### Goal
Reproduce only this span: the line containing "floor below the middle of the glove", the line containing "from mathutils.bvhtree import BVHTree", and every line between them, all exactly as given.

** Start **

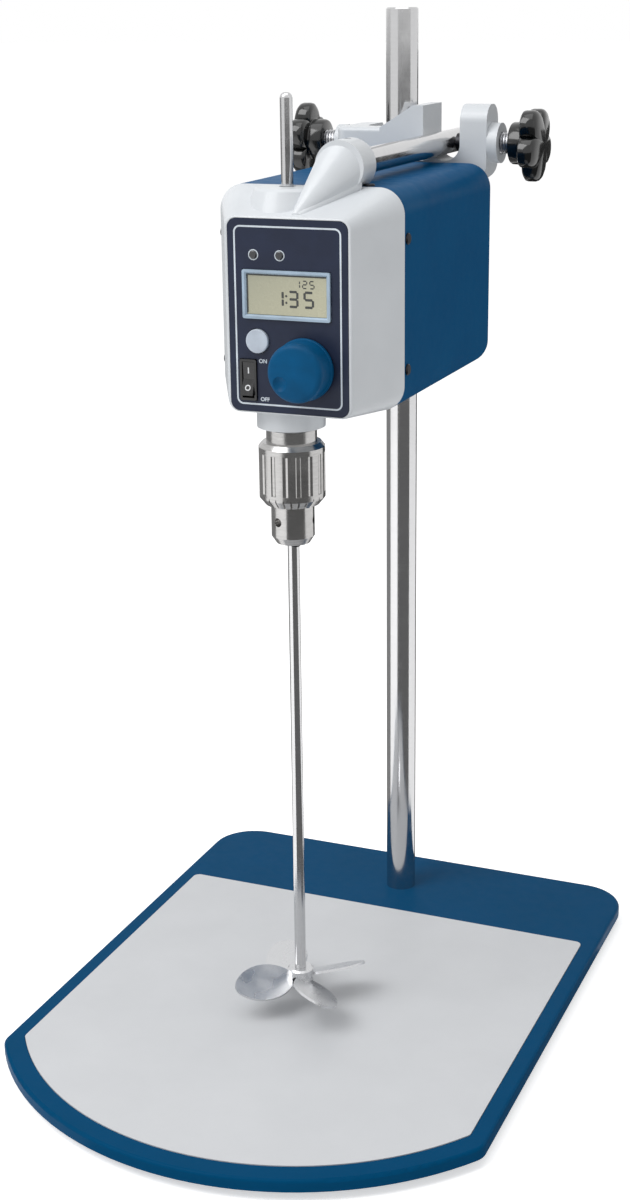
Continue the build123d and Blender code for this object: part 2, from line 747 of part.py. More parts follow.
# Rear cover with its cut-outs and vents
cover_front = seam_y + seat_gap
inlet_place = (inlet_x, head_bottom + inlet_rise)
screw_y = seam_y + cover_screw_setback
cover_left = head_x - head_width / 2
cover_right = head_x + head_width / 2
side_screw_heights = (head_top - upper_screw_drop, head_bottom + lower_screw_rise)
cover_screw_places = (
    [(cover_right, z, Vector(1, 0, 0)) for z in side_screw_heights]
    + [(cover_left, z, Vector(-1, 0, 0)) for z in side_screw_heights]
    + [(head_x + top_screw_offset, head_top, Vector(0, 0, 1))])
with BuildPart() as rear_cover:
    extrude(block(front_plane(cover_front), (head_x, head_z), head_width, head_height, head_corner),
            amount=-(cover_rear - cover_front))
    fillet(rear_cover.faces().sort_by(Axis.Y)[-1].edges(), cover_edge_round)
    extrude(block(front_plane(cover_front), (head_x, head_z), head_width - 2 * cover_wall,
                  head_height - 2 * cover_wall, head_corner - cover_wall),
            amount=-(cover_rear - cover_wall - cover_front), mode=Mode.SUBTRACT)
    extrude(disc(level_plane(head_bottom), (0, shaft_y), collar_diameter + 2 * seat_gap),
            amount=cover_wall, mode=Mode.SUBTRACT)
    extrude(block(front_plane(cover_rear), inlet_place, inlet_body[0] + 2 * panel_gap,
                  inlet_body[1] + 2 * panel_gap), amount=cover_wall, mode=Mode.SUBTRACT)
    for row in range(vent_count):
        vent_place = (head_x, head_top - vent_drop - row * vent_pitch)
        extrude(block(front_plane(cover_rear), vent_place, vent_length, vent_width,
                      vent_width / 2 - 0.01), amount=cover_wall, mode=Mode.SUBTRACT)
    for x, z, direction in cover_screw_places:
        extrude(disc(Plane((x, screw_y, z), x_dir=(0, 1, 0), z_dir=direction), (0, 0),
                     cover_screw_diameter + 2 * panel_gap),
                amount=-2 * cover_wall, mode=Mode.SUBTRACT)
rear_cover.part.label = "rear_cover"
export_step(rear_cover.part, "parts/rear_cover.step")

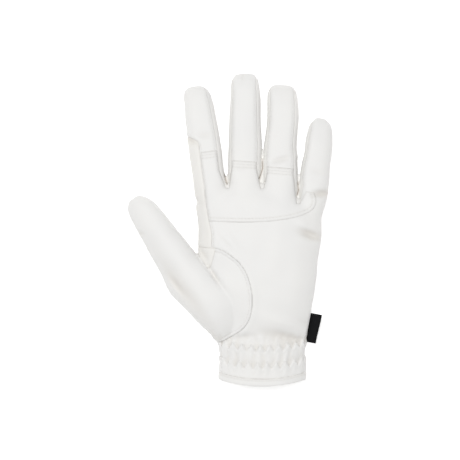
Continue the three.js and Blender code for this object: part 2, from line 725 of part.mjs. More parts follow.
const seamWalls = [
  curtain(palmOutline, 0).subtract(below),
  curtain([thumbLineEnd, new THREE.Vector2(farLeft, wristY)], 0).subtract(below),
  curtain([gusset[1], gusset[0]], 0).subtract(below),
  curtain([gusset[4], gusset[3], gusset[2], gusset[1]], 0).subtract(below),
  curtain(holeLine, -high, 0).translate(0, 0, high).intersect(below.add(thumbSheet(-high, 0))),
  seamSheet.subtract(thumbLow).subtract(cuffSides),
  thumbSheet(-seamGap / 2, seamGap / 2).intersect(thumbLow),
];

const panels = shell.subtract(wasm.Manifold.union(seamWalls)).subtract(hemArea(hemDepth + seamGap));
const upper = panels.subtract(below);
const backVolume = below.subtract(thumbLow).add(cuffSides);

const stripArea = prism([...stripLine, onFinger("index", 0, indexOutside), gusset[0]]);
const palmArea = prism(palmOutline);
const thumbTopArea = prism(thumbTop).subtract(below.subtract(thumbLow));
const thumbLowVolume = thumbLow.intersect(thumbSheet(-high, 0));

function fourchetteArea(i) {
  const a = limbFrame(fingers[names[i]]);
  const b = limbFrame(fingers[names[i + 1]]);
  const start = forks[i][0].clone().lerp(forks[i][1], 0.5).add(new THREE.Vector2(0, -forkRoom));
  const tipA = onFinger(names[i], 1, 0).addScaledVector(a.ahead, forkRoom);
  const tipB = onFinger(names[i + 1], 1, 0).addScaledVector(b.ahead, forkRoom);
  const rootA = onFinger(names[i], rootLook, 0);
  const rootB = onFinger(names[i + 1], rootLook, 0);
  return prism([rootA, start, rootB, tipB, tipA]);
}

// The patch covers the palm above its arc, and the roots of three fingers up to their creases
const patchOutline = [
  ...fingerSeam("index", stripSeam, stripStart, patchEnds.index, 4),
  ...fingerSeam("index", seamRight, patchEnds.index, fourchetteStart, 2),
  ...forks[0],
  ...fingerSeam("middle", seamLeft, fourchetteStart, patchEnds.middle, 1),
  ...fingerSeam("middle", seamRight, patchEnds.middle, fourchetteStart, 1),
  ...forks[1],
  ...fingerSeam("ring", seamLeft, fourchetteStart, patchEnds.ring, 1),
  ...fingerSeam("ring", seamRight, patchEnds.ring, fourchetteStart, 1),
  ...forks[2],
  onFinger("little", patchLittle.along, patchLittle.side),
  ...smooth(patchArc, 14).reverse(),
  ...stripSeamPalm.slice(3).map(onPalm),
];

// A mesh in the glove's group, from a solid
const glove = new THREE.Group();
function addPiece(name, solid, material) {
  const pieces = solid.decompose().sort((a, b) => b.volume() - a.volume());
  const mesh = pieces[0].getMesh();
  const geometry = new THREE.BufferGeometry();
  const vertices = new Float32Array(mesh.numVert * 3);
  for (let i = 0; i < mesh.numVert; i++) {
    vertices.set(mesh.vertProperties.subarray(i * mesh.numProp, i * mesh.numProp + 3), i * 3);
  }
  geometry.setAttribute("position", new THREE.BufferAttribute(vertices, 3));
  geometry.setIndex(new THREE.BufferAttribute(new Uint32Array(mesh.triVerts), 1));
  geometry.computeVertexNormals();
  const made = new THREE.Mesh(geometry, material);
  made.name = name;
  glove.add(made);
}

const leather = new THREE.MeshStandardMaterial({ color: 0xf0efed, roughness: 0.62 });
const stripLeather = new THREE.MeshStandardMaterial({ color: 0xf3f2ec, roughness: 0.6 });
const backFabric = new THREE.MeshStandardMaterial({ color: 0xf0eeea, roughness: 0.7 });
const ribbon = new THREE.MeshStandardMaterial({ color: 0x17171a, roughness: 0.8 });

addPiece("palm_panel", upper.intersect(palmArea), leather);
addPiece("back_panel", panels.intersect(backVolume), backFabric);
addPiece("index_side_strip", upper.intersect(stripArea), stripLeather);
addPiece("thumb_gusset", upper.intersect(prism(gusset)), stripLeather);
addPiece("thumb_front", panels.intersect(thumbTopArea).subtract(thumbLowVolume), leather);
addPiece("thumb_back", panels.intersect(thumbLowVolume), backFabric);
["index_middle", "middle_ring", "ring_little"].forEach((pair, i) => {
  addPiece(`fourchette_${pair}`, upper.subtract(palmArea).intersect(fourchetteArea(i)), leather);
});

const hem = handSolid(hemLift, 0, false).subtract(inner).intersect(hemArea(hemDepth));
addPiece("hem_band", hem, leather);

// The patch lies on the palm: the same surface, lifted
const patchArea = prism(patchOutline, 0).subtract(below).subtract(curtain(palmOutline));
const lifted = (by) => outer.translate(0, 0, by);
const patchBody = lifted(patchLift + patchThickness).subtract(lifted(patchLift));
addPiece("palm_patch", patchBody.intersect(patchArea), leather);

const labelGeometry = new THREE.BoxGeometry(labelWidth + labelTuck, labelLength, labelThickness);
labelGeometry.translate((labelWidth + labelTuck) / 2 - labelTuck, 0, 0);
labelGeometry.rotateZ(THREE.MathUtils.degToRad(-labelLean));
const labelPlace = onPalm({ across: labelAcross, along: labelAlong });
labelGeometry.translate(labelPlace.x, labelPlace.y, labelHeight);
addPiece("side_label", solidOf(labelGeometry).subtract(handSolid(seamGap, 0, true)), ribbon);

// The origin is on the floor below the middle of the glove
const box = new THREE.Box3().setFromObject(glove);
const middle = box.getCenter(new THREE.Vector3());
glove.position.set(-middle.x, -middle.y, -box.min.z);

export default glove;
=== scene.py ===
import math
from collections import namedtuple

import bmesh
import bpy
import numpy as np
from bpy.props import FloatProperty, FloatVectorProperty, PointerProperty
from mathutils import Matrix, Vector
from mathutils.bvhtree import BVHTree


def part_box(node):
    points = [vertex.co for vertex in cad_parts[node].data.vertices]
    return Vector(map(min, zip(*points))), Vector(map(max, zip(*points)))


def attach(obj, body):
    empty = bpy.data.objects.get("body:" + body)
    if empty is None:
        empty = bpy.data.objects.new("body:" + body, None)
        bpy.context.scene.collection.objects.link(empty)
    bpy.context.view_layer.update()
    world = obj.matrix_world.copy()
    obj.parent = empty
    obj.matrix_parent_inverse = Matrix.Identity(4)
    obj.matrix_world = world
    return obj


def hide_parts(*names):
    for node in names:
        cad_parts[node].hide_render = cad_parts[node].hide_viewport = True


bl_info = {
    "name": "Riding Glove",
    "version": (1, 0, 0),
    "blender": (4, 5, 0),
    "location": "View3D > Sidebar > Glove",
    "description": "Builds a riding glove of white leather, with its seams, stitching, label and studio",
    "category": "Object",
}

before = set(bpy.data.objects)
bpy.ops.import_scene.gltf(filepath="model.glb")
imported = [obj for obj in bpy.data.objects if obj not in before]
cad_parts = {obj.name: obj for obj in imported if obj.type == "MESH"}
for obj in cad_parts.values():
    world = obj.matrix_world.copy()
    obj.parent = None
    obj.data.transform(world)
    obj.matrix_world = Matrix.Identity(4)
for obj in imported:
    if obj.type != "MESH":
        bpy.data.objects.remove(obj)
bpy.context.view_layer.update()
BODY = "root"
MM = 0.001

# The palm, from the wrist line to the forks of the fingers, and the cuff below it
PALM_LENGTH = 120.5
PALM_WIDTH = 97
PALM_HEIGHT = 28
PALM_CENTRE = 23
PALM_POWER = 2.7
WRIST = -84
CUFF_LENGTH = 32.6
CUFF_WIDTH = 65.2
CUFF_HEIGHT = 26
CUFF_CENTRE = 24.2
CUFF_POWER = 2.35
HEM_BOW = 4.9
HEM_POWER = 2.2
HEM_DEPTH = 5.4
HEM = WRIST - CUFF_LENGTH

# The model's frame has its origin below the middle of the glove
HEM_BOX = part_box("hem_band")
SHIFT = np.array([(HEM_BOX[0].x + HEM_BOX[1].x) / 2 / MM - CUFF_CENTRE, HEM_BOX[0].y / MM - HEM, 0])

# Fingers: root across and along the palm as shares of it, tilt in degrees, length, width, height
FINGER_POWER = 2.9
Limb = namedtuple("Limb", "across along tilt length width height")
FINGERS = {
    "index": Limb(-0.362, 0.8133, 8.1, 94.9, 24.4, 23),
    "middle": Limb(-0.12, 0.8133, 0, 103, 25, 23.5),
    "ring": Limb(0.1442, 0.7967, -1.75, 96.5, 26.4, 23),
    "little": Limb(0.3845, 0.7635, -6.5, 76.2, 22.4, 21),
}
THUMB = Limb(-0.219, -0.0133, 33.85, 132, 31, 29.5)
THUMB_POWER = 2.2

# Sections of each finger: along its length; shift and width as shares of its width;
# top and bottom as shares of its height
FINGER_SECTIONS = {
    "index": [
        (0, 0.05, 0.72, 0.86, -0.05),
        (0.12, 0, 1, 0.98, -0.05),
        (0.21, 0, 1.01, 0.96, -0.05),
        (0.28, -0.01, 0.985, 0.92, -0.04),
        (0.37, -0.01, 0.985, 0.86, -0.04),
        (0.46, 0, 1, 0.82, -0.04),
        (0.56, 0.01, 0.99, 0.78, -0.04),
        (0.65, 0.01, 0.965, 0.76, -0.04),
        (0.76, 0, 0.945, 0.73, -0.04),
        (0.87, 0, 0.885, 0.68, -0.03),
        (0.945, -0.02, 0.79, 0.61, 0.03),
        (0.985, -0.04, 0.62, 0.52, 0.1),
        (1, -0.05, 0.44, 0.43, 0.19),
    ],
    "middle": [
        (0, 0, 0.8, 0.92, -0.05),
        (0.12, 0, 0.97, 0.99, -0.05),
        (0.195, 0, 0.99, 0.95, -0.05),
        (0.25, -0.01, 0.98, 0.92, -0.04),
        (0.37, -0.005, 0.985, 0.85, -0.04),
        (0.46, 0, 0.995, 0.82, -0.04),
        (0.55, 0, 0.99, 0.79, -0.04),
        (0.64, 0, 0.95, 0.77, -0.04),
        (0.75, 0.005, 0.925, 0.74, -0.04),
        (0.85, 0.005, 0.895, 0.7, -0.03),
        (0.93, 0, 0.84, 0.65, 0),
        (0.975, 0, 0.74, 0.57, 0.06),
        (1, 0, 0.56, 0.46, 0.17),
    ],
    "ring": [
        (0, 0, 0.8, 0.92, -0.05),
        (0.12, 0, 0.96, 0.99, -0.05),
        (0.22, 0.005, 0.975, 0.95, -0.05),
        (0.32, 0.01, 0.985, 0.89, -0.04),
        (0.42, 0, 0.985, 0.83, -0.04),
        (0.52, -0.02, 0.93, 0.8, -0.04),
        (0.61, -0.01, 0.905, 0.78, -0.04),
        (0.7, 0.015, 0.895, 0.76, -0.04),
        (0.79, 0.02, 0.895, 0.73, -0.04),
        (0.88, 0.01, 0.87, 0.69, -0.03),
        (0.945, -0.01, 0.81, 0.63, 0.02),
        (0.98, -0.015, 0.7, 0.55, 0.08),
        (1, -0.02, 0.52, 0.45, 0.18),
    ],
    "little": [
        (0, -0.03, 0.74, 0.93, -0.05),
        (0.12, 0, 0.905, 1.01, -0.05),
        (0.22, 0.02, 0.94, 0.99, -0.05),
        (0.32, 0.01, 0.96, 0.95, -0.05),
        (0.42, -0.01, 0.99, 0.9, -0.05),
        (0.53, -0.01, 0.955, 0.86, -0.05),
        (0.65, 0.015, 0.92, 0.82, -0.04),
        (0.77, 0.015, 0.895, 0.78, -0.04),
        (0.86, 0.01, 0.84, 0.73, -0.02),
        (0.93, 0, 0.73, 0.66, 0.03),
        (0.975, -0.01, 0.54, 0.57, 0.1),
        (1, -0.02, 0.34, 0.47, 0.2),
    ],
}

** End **

### Task output
// The origin is on the floor below the middle of the glove
const box = new THREE.Box3().setFromObject(glove);
const middle = box.getCenter(new THREE.Vector3());
glove.position.set(-middle.x, -middle.y, -box.min.z);

export default glove;
=== scene.py ===
import math
from collections import namedtuple

import bmesh
import bpy
import numpy as np
from bpy.props import FloatProperty, FloatVectorProperty, PointerProperty
from mathutils import Matrix, Vector
from mathutils.bvhtree import BVHTree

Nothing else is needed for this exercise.